::: Collected material :::

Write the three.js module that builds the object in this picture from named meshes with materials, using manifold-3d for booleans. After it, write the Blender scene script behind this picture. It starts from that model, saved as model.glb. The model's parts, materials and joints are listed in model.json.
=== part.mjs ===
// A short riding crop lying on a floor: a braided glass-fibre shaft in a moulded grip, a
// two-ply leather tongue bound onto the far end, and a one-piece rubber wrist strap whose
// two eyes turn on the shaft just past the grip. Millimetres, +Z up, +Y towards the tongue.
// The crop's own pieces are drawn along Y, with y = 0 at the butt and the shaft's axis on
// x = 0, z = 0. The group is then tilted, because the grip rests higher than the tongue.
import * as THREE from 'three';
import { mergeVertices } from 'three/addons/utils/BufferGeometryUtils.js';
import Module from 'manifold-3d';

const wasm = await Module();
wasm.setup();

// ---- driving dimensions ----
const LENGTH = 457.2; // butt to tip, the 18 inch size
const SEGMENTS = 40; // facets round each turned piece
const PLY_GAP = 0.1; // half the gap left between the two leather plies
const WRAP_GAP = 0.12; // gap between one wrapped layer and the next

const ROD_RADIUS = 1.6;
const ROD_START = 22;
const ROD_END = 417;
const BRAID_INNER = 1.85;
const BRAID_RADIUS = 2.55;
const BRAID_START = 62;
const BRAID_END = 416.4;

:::

Requirements: Which lines hold the word "manifold"? Copy all of them.

Correct output:
Write the three.js module that builds the object in this picture from named meshes with materials, using manifold-3d for booleans. After it, write the Blender scene script behind this picture. It starts from that model, saved as model.glb. The model's parts, materials and joints are listed in model.json.
import Module from 'manifold-3d';